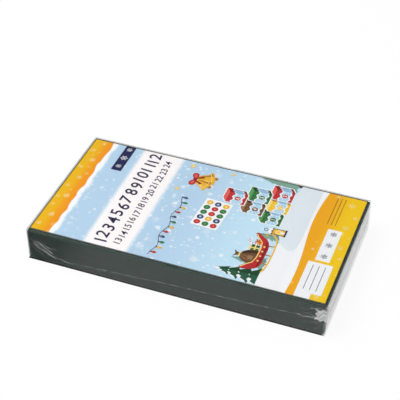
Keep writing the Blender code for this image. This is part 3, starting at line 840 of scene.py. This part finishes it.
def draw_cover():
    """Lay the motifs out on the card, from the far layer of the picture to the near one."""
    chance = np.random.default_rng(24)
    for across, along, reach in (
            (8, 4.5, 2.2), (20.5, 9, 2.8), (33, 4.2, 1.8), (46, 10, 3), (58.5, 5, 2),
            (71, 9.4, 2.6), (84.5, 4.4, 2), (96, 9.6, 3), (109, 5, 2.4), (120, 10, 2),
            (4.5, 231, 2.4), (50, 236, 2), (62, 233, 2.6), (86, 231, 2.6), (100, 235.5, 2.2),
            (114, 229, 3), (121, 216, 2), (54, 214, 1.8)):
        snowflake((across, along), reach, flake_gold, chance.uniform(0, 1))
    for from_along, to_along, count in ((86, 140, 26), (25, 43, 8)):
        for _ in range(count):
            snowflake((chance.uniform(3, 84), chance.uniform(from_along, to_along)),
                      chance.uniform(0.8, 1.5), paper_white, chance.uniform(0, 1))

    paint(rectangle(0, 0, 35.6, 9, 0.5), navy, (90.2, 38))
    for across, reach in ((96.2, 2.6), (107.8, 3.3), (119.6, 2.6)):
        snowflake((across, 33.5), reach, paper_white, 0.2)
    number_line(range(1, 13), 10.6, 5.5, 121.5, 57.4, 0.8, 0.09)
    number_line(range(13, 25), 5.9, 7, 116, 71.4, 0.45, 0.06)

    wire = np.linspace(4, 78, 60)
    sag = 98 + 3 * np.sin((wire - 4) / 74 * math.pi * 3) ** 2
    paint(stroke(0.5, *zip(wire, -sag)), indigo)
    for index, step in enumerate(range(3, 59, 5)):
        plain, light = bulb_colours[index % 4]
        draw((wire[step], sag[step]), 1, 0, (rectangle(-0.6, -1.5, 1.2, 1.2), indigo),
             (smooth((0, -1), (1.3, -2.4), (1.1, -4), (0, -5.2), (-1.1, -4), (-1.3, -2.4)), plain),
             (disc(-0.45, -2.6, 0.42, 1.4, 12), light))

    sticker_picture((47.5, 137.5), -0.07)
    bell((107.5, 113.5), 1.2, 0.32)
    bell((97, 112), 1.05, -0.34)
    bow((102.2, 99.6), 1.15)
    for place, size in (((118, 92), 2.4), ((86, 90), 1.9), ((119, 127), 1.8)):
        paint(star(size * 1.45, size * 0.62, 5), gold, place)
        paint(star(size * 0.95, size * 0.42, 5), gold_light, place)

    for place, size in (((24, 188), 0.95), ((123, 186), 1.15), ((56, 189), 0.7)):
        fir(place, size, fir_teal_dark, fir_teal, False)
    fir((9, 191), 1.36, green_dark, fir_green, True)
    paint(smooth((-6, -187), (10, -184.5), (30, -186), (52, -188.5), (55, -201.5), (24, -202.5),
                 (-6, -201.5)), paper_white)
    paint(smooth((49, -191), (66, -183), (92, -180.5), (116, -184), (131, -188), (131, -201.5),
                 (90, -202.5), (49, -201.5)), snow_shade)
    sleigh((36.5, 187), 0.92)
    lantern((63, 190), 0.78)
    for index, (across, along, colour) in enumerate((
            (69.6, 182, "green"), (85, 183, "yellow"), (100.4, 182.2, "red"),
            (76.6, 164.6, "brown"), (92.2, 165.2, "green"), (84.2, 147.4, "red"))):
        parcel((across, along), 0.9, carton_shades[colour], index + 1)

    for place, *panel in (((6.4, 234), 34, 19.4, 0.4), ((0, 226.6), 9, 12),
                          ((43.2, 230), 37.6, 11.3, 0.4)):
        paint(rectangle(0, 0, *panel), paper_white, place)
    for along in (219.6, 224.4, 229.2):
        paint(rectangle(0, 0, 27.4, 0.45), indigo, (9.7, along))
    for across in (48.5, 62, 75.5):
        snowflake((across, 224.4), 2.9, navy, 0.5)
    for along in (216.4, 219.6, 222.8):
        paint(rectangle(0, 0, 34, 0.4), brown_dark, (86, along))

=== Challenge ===
Please reproduce the entire listing, exactly as shown.

=== Result ===
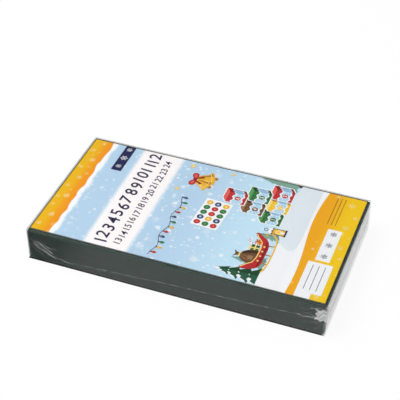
Keep writing the Blender code for this image. This is part 3, starting at line 840 of scene.py. This part finishes it.
def draw_cover():
    """Lay the motifs out on the card, from the far layer of the picture to the near one."""
    chance = np.random.default_rng(24)
    for across, along, reach in (
            (8, 4.5, 2.2), (20.5, 9, 2.8), (33, 4.2, 1.8), (46, 10, 3), (58.5, 5, 2),
            (71, 9.4, 2.6), (84.5, 4.4, 2), (96, 9.6, 3), (109, 5, 2.4), (120, 10, 2),
            (4.5, 231, 2.4), (50, 236, 2), (62, 233, 2.6), (86, 231, 2.6), (100, 235.5, 2.2),
            (114, 229, 3), (121, 216, 2), (54, 214, 1.8)):
        snowflake((across, along), reach, flake_gold, chance.uniform(0, 1))
    for from_along, to_along, count in ((86, 140, 26), (25, 43, 8)):
        for _ in range(count):
            snowflake((chance.uniform(3, 84), chance.uniform(from_along, to_along)),
                      chance.uniform(0.8, 1.5), paper_white, chance.uniform(0, 1))

    paint(rectangle(0, 0, 35.6, 9, 0.5), navy, (90.2, 38))
    for across, reach in ((96.2, 2.6), (107.8, 3.3), (119.6, 2.6)):
        snowflake((across, 33.5), reach, paper_white, 0.2)
    number_line(range(1, 13), 10.6, 5.5, 121.5, 57.4, 0.8, 0.09)
    number_line(range(13, 25), 5.9, 7, 116, 71.4, 0.45, 0.06)

    wire = np.linspace(4, 78, 60)
    sag = 98 + 3 * np.sin((wire - 4) / 74 * math.pi * 3) ** 2
    paint(stroke(0.5, *zip(wire, -sag)), indigo)
    for index, step in enumerate(range(3, 59, 5)):
        plain, light = bulb_colours[index % 4]
        draw((wire[step], sag[step]), 1, 0, (rectangle(-0.6, -1.5, 1.2, 1.2), indigo),
             (smooth((0, -1), (1.3, -2.4), (1.1, -4), (0, -5.2), (-1.1, -4), (-1.3, -2.4)), plain),
             (disc(-0.45, -2.6, 0.42, 1.4, 12), light))

    sticker_picture((47.5, 137.5), -0.07)
    bell((107.5, 113.5), 1.2, 0.32)
    bell((97, 112), 1.05, -0.34)
    bow((102.2, 99.6), 1.15)
    for place, size in (((118, 92), 2.4), ((86, 90), 1.9), ((119, 127), 1.8)):
        paint(star(size * 1.45, size * 0.62, 5), gold, place)
        paint(star(size * 0.95, size * 0.42, 5), gold_light, place)

    for place, size in (((24, 188), 0.95), ((123, 186), 1.15), ((56, 189), 0.7)):
        fir(place, size, fir_teal_dark, fir_teal, False)
    fir((9, 191), 1.36, green_dark, fir_green, True)
    paint(smooth((-6, -187), (10, -184.5), (30, -186), (52, -188.5), (55, -201.5), (24, -202.5),
                 (-6, -201.5)), paper_white)
    paint(smooth((49, -191), (66, -183), (92, -180.5), (116, -184), (131, -188), (131, -201.5),
                 (90, -202.5), (49, -201.5)), snow_shade)
    sleigh((36.5, 187), 0.92)
    lantern((63, 190), 0.78)
    for index, (across, along, colour) in enumerate((
            (69.6, 182, "green"), (85, 183, "yellow"), (100.4, 182.2, "red"),
            (76.6, 164.6, "brown"), (92.2, 165.2, "green"), (84.2, 147.4, "red"))):
        parcel((across, along), 0.9, carton_shades[colour], index + 1)

    for place, *panel in (((6.4, 234), 34, 19.4, 0.4), ((0, 226.6), 9, 12),
                          ((43.2, 230), 37.6, 11.3, 0.4)):
        paint(rectangle(0, 0, *panel), paper_white, place)
    for along in (219.6, 224.4, 229.2):
        paint(rectangle(0, 0, 27.4, 0.45), indigo, (9.7, along))
    for across in (48.5, 62, 75.5):
        snowflake((across, 224.4), 2.9, navy, 0.5)
    for along in (216.4, 219.6, 222.8):
        paint(rectangle(0, 0, 34, 0.4), brown_dark, (86, along))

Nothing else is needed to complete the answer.